» Given instruction: Beginning with the first line of the data below, extract each line up to and including the one containing "return bulb_frame.multVec(spot(across, along, level))". Copy them exactly and add nothing.
....
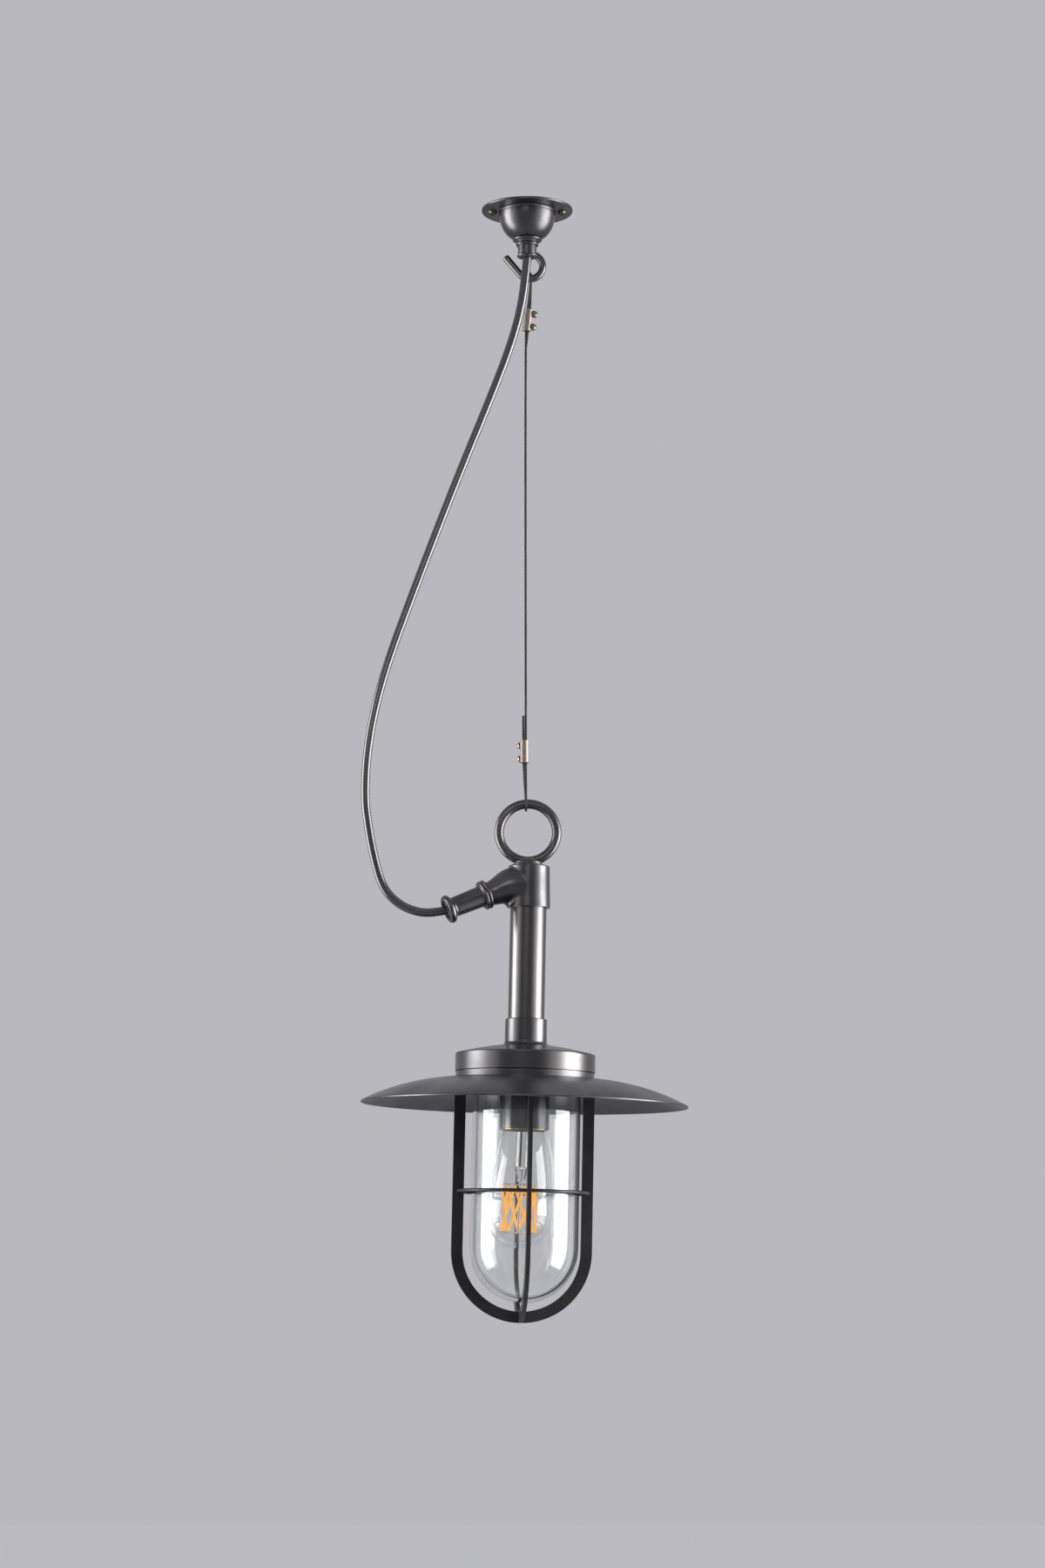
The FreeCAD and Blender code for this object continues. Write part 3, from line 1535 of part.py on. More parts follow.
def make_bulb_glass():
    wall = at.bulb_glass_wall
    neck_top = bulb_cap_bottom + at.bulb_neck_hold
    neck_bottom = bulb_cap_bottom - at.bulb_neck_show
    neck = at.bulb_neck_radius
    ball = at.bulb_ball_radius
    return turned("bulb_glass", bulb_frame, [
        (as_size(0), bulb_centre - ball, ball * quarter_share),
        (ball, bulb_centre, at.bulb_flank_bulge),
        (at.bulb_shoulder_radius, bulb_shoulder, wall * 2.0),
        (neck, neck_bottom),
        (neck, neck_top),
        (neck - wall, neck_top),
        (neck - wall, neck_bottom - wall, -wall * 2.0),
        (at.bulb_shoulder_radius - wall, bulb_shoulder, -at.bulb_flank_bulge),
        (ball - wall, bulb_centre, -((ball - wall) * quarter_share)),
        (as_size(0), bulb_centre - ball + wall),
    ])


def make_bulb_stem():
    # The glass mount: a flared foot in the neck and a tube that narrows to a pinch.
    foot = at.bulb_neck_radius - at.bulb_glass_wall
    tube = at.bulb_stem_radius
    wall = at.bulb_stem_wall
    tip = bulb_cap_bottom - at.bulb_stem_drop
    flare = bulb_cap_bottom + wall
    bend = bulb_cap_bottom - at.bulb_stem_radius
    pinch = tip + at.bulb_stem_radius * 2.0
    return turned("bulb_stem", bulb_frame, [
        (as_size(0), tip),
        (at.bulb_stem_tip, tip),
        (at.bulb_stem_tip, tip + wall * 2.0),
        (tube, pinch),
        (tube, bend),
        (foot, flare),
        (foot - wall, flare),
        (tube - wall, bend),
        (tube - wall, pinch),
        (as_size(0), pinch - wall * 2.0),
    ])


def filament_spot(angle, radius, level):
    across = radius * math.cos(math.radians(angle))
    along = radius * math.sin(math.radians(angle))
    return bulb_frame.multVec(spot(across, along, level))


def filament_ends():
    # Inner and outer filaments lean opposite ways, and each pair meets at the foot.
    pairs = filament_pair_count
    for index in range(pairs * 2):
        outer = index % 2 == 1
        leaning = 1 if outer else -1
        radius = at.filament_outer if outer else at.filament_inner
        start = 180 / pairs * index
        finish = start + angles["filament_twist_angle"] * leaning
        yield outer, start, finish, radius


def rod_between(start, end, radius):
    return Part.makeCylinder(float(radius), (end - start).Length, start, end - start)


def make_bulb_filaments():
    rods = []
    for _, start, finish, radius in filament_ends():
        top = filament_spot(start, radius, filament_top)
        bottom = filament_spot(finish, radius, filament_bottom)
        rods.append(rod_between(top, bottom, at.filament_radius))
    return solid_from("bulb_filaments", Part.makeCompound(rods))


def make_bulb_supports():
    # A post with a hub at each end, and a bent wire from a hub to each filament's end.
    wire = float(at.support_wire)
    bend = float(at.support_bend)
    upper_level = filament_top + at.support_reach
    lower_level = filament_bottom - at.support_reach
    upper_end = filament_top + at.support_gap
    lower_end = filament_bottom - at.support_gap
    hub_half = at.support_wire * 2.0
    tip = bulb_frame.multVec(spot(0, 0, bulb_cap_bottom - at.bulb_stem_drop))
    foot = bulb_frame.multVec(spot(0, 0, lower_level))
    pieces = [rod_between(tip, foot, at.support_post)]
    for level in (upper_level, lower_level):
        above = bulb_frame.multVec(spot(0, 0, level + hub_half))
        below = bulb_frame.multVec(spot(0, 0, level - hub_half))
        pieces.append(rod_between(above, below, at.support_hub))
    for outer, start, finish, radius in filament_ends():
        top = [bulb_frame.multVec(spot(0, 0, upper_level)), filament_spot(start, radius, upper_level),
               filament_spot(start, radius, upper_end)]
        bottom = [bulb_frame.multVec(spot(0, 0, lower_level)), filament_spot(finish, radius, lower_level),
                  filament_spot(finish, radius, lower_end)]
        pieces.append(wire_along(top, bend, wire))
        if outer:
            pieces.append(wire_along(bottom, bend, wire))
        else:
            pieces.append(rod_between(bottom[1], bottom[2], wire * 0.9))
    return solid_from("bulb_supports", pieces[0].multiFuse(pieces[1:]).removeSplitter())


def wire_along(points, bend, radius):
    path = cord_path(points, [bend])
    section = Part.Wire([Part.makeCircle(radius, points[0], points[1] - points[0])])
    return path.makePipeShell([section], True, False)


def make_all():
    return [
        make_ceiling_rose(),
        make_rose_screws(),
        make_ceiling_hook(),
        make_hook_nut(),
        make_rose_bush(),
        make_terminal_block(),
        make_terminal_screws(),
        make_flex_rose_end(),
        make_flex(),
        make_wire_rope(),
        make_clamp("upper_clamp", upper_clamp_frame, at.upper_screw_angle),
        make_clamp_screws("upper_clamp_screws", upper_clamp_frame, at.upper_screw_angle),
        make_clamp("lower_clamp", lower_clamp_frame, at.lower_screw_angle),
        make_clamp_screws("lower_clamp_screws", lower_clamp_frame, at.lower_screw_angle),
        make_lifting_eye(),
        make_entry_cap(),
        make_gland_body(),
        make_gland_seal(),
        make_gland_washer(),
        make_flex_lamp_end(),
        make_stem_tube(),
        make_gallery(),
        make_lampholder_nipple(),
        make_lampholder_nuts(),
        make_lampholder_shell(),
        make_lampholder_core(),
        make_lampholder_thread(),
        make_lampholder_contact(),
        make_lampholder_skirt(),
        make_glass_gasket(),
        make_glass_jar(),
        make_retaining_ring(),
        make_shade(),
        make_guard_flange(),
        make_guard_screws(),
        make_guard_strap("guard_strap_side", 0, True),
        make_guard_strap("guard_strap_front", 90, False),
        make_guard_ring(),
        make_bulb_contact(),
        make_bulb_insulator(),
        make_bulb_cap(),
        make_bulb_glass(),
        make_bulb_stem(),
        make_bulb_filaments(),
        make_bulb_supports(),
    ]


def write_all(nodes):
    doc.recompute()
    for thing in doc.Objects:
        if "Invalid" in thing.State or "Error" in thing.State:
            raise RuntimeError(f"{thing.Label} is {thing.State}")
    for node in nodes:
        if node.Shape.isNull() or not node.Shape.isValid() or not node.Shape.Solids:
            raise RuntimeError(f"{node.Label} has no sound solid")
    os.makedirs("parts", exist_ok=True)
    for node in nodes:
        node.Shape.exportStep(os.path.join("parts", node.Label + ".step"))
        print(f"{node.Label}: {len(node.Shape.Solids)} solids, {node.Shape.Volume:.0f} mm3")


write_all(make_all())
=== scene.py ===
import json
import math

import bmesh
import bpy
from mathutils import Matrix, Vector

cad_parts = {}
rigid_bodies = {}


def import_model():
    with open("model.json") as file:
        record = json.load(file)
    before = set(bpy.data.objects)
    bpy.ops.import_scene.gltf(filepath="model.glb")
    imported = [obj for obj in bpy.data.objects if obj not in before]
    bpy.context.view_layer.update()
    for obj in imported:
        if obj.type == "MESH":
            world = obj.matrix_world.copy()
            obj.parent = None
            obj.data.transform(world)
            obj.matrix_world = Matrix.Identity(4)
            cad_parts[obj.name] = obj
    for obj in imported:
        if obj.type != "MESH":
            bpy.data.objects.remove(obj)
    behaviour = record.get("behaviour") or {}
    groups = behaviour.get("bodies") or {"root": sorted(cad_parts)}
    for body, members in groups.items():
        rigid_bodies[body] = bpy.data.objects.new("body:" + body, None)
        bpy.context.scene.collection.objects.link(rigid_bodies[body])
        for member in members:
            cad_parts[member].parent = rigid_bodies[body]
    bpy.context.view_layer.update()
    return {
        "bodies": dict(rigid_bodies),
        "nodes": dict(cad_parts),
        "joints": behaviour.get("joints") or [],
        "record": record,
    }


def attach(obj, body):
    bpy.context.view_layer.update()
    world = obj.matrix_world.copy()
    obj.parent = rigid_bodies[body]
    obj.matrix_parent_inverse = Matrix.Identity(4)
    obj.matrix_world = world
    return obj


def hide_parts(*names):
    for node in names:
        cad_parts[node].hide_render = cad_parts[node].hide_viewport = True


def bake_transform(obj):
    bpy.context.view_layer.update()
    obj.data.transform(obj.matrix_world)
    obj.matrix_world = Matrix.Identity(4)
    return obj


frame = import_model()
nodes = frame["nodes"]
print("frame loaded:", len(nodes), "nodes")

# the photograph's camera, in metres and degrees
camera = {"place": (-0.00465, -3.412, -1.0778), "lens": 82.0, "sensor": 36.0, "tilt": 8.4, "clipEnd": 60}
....
» Full response:
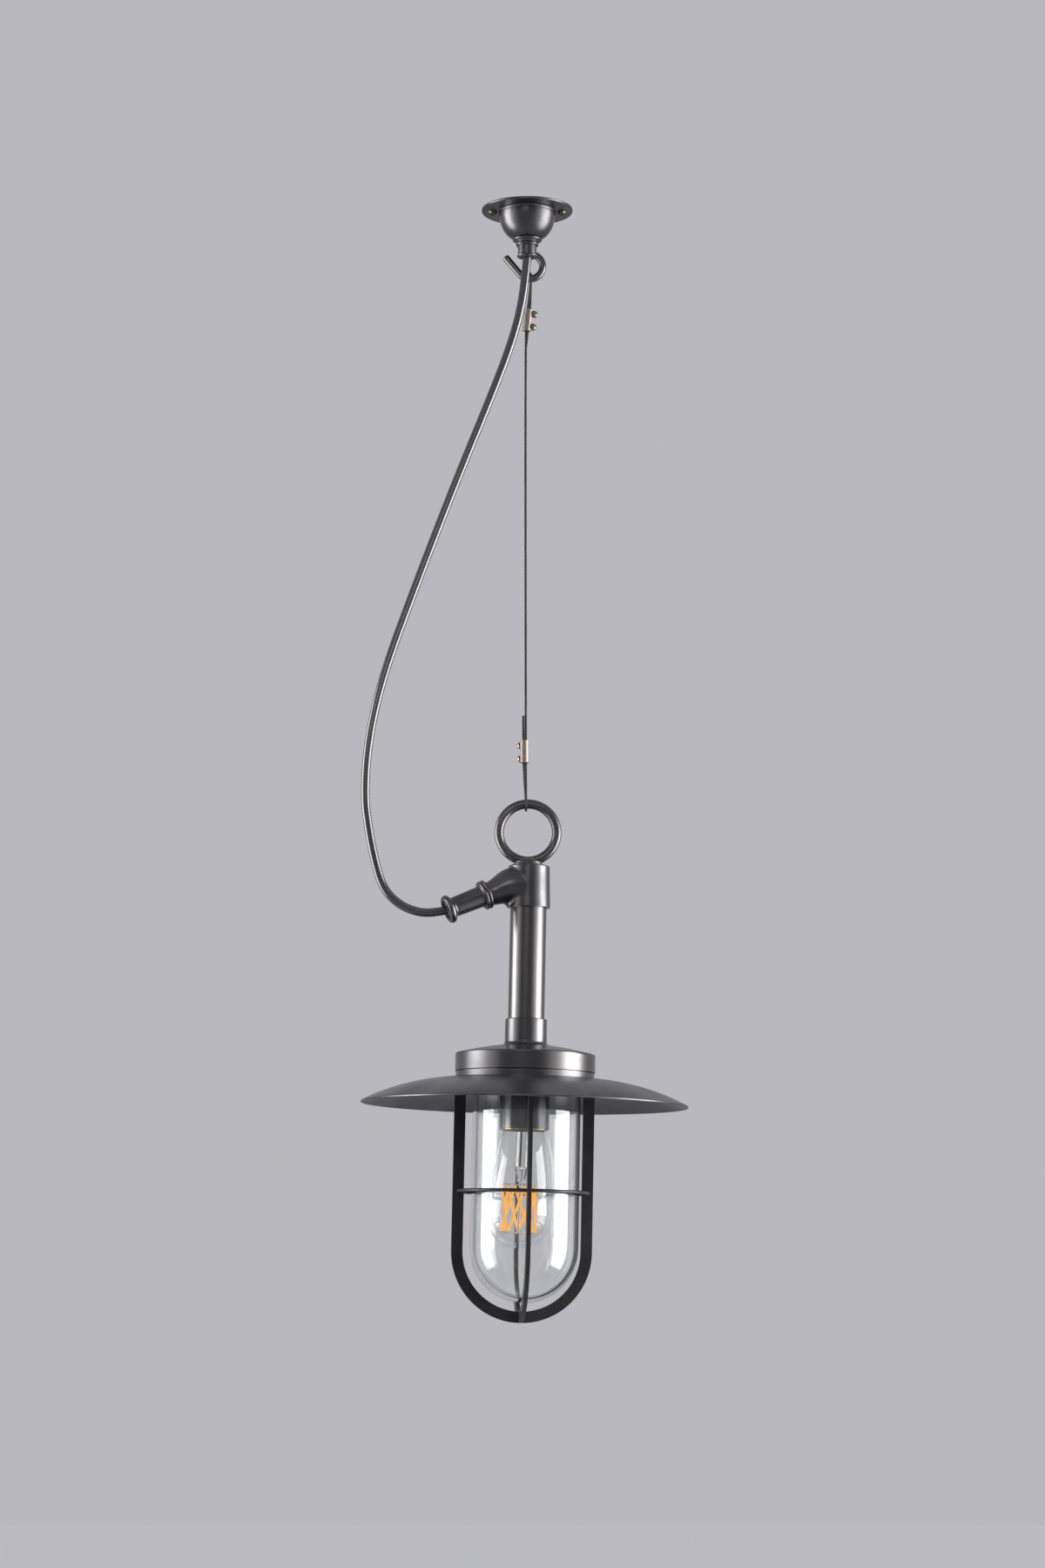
The FreeCAD and Blender code for this object continues. Write part 3, from line 1535 of part.py on. More parts follow.
def make_bulb_glass():
    wall = at.bulb_glass_wall
    neck_top = bulb_cap_bottom + at.bulb_neck_hold
    neck_bottom = bulb_cap_bottom - at.bulb_neck_show
    neck = at.bulb_neck_radius
    ball = at.bulb_ball_radius
    return turned("bulb_glass", bulb_frame, [
        (as_size(0), bulb_centre - ball, ball * quarter_share),
        (ball, bulb_centre, at.bulb_flank_bulge),
        (at.bulb_shoulder_radius, bulb_shoulder, wall * 2.0),
        (neck, neck_bottom),
        (neck, neck_top),
        (neck - wall, neck_top),
        (neck - wall, neck_bottom - wall, -wall * 2.0),
        (at.bulb_shoulder_radius - wall, bulb_shoulder, -at.bulb_flank_bulge),
        (ball - wall, bulb_centre, -((ball - wall) * quarter_share)),
        (as_size(0), bulb_centre - ball + wall),
    ])


def make_bulb_stem():
    # The glass mount: a flared foot in the neck and a tube that narrows to a pinch.
    foot = at.bulb_neck_radius - at.bulb_glass_wall
    tube = at.bulb_stem_radius
    wall = at.bulb_stem_wall
    tip = bulb_cap_bottom - at.bulb_stem_drop
    flare = bulb_cap_bottom + wall
    bend = bulb_cap_bottom - at.bulb_stem_radius
    pinch = tip + at.bulb_stem_radius * 2.0
    return turned("bulb_stem", bulb_frame, [
        (as_size(0), tip),
        (at.bulb_stem_tip, tip),
        (at.bulb_stem_tip, tip + wall * 2.0),
        (tube, pinch),
        (tube, bend),
        (foot, flare),
        (foot - wall, flare),
        (tube - wall, bend),
        (tube - wall, pinch),
        (as_size(0), pinch - wall * 2.0),
    ])


def filament_spot(angle, radius, level):
    across = radius * math.cos(math.radians(angle))
    along = radius * math.sin(math.radians(angle))
    return bulb_frame.multVec(spot(across, along, level))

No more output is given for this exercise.